* START *

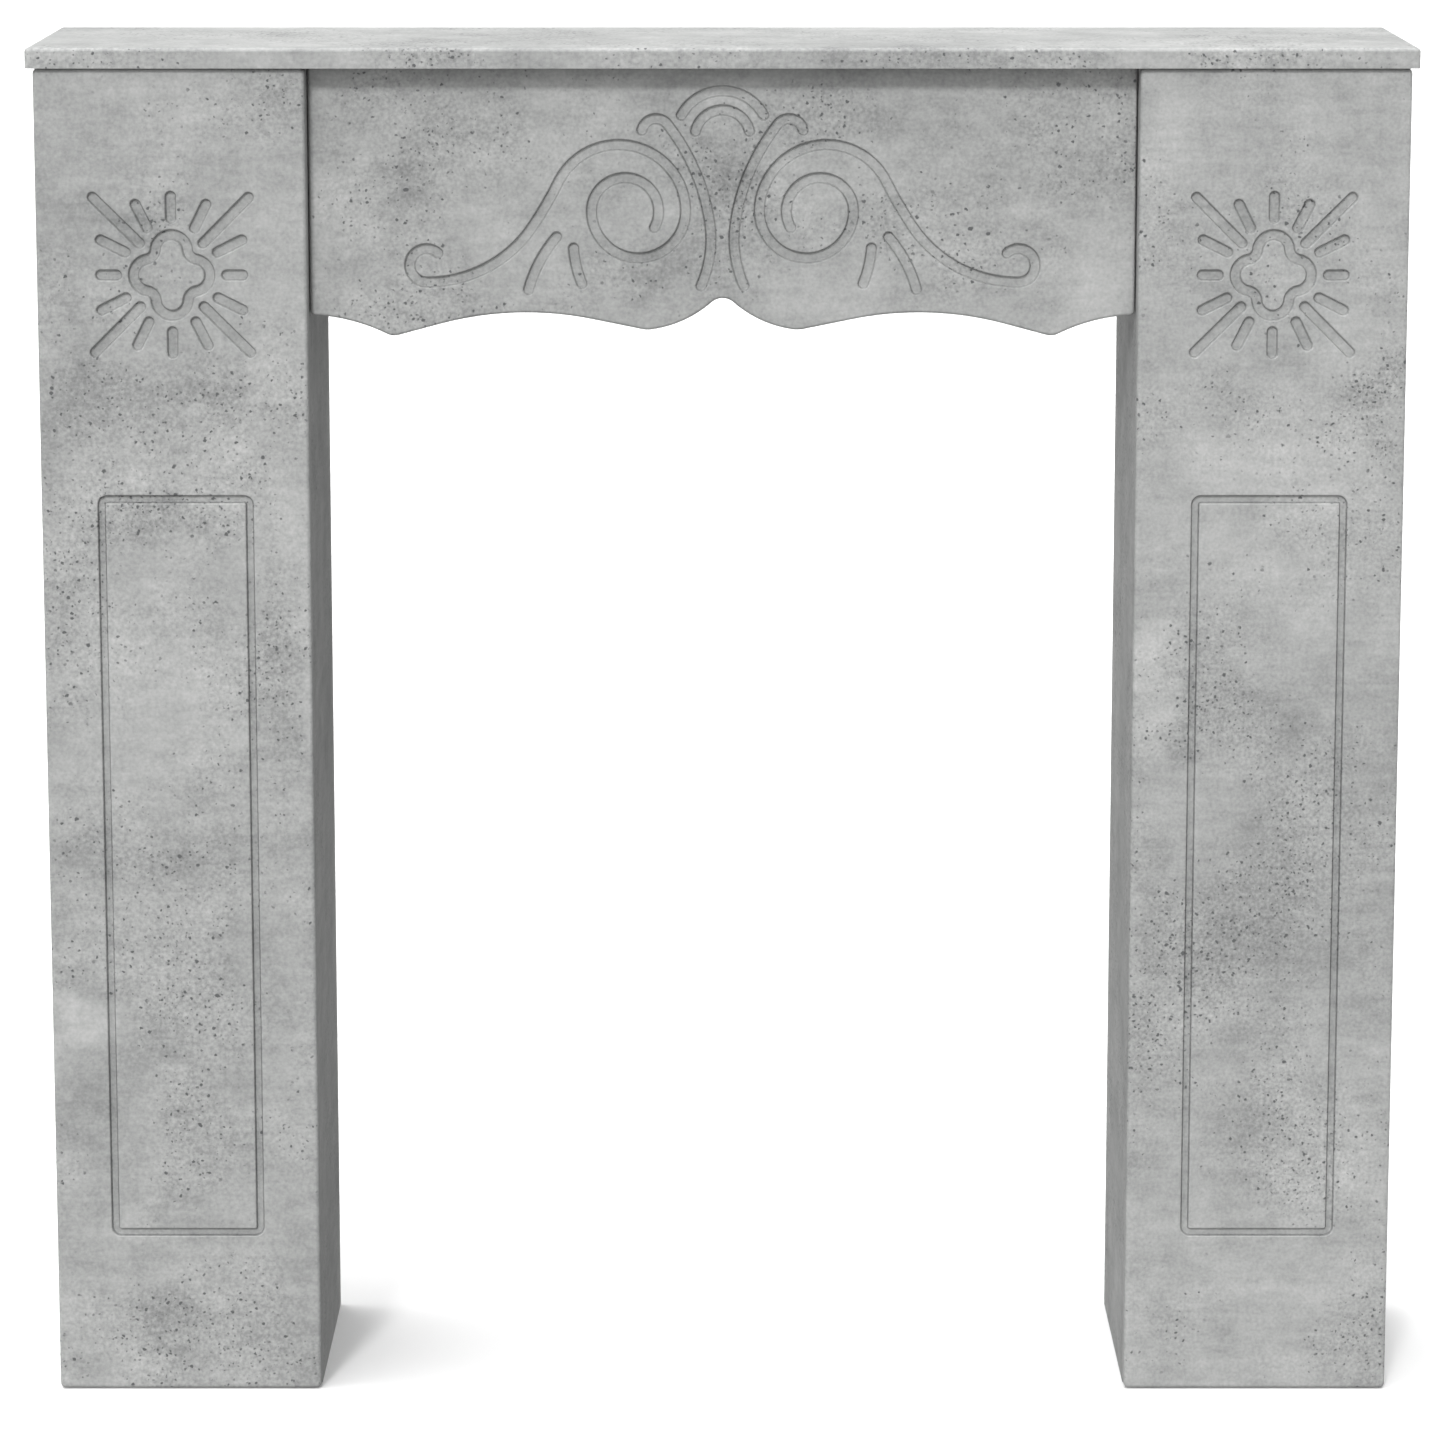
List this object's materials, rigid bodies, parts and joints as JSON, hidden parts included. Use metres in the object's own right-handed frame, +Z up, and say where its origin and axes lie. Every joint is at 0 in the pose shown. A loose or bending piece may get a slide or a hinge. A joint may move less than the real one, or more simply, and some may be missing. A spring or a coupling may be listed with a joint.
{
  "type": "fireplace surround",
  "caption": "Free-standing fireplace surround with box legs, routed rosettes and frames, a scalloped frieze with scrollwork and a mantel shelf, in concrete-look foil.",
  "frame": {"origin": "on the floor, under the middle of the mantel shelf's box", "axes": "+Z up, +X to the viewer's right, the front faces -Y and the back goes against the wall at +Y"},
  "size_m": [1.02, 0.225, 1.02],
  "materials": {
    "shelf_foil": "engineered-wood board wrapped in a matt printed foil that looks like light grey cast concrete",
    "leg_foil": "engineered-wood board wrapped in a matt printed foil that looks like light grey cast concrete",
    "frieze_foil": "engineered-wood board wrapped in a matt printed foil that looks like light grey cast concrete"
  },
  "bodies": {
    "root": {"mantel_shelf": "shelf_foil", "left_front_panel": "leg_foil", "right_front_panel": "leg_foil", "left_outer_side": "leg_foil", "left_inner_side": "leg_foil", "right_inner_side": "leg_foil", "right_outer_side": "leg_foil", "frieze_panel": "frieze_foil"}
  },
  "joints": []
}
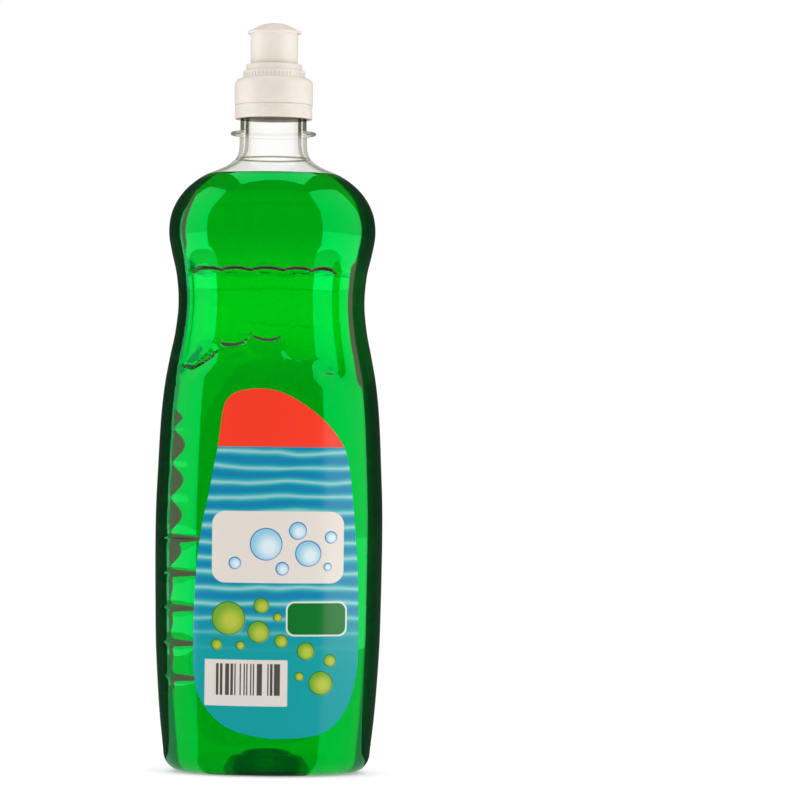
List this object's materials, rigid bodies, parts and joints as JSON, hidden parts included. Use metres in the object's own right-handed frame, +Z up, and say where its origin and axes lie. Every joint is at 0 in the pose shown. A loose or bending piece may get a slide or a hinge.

* END *

◆ TASK ◆
Repeat all of the records above exactly as they appear.

◆ TASK ANSWER ◆
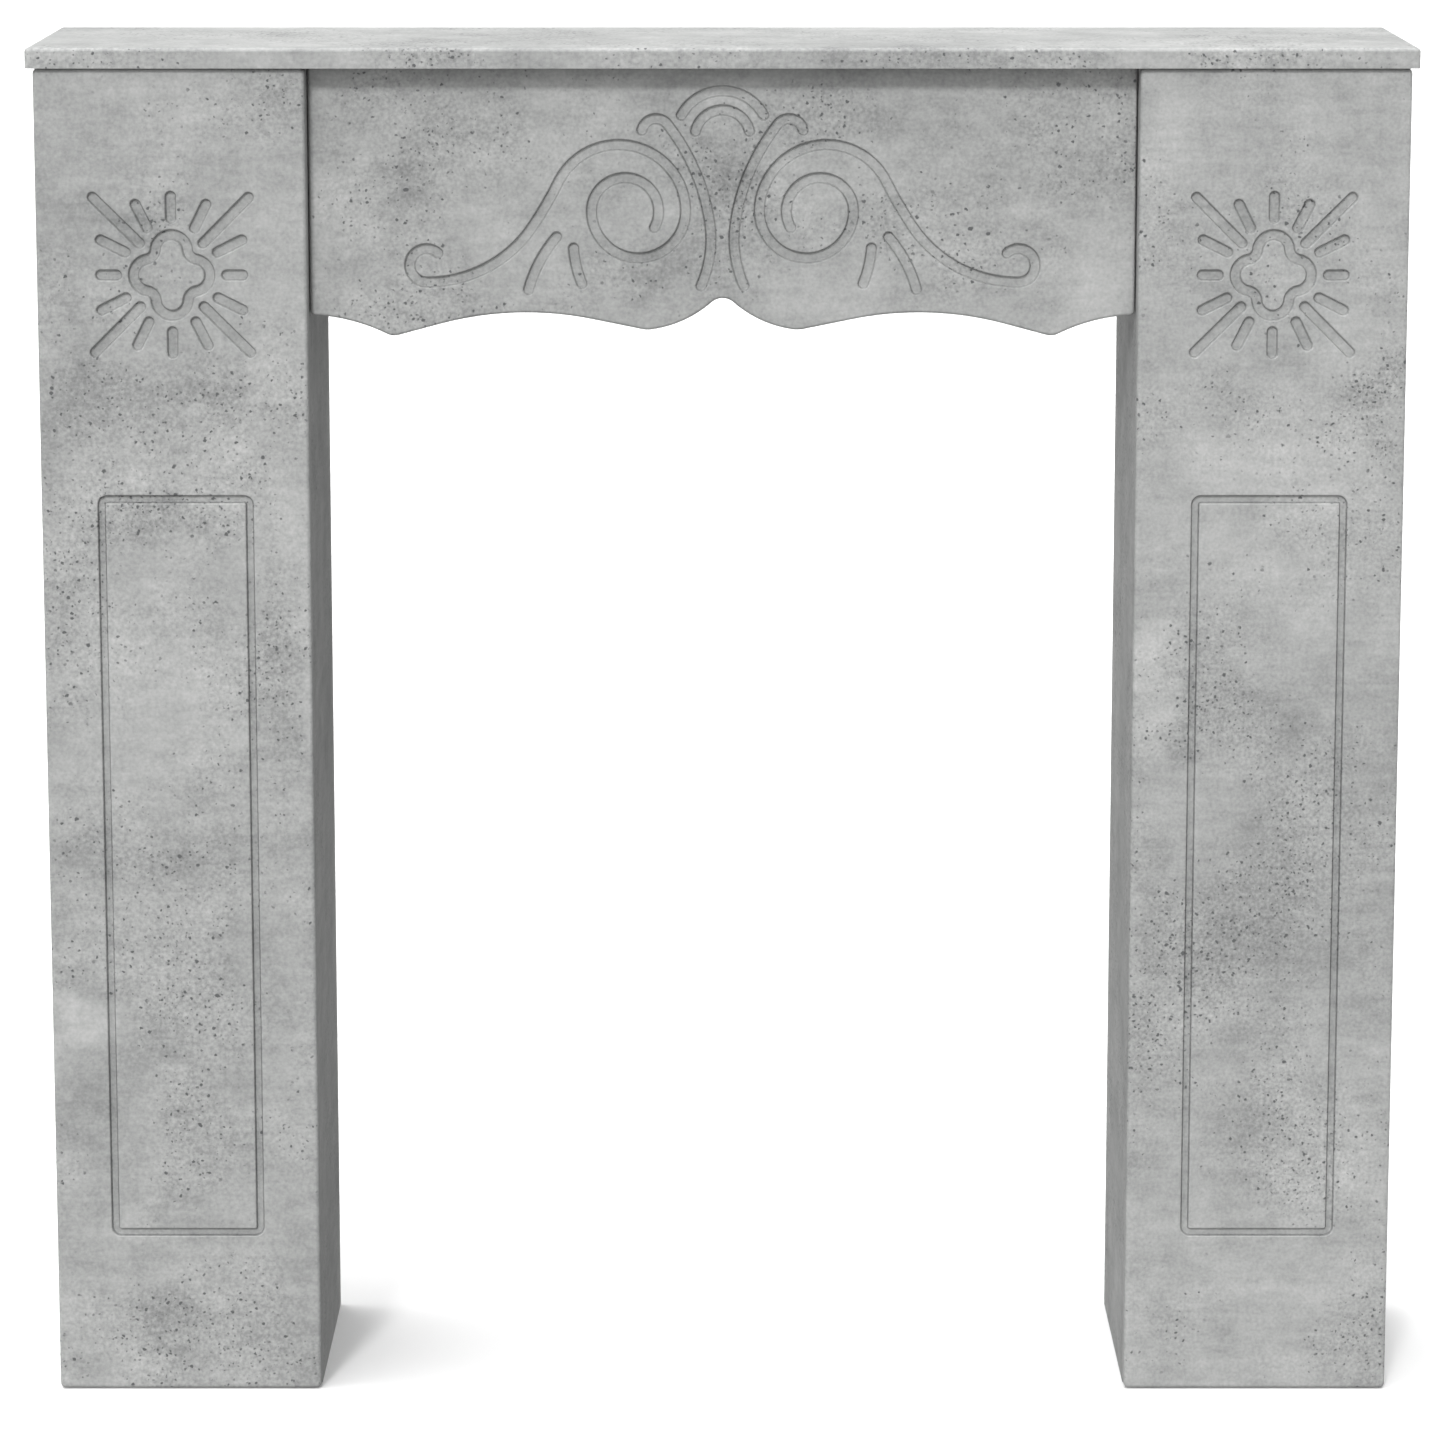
List this object's materials, rigid bodies, parts and joints as JSON, hidden parts included. Use metres in the object's own right-handed frame, +Z up, and say where its origin and axes lie. Every joint is at 0 in the pose shown. A loose or bending piece may get a slide or a hinge. A joint may move less than the real one, or more simply, and some may be missing. A spring or a coupling may be listed with a joint.
{
  "type": "fireplace surround",
  "caption": "Free-standing fireplace surround with box legs, routed rosettes and frames, a scalloped frieze with scrollwork and a mantel shelf, in concrete-look foil.",
  "frame": {"origin": "on the floor, under the middle of the mantel shelf's box", "axes": "+Z up, +X to the viewer's right, the front faces -Y and the back goes against the wall at +Y"},
  "size_m": [1.02, 0.225, 1.02],
  "materials": {
    "shelf_foil": "engineered-wood board wrapped in a matt printed foil that looks like light grey cast concrete",
    "leg_foil": "engineered-wood board wrapped in a matt printed foil that looks like light grey cast concrete",
    "frieze_foil": "engineered-wood board wrapped in a matt printed foil that looks like light grey cast concrete"
  },
  "bodies": {
    "root": {"mantel_shelf": "shelf_foil", "left_front_panel": "leg_foil", "right_front_panel": "leg_foil", "left_outer_side": "leg_foil", "left_inner_side": "leg_foil", "right_inner_side": "leg_foil", "right_outer_side": "leg_foil", "frieze_panel": "frieze_foil"}
  },
  "joints": []
}
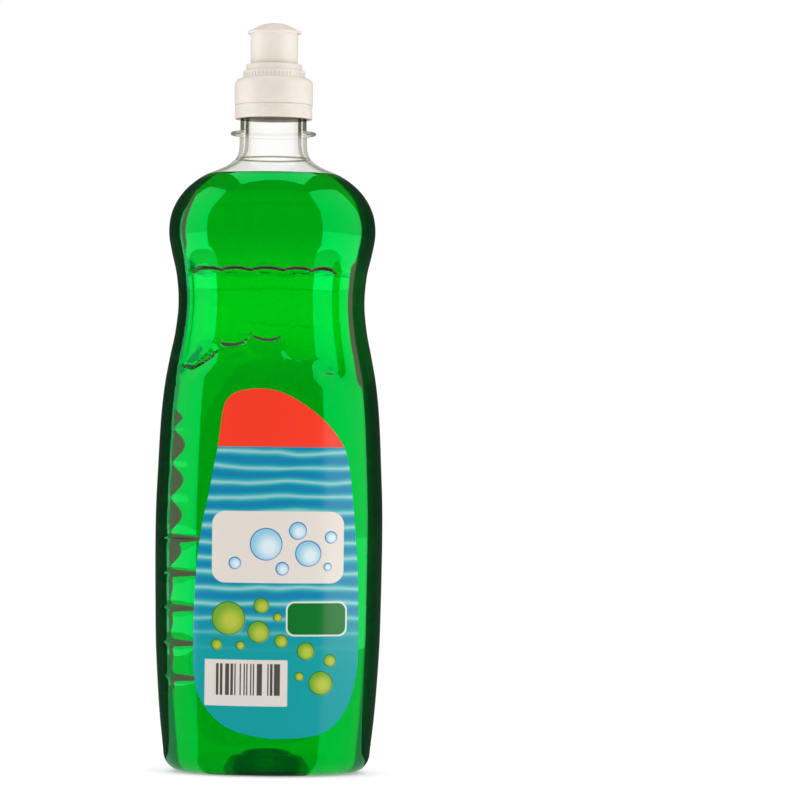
List this object's materials, rigid bodies, parts and joints as JSON, hidden parts included. Use metres in the object's own right-handed frame, +Z up, and say where its origin and axes lie. Every joint is at 0 in the pose shown. A loose or bending piece may get a slide or a hinge.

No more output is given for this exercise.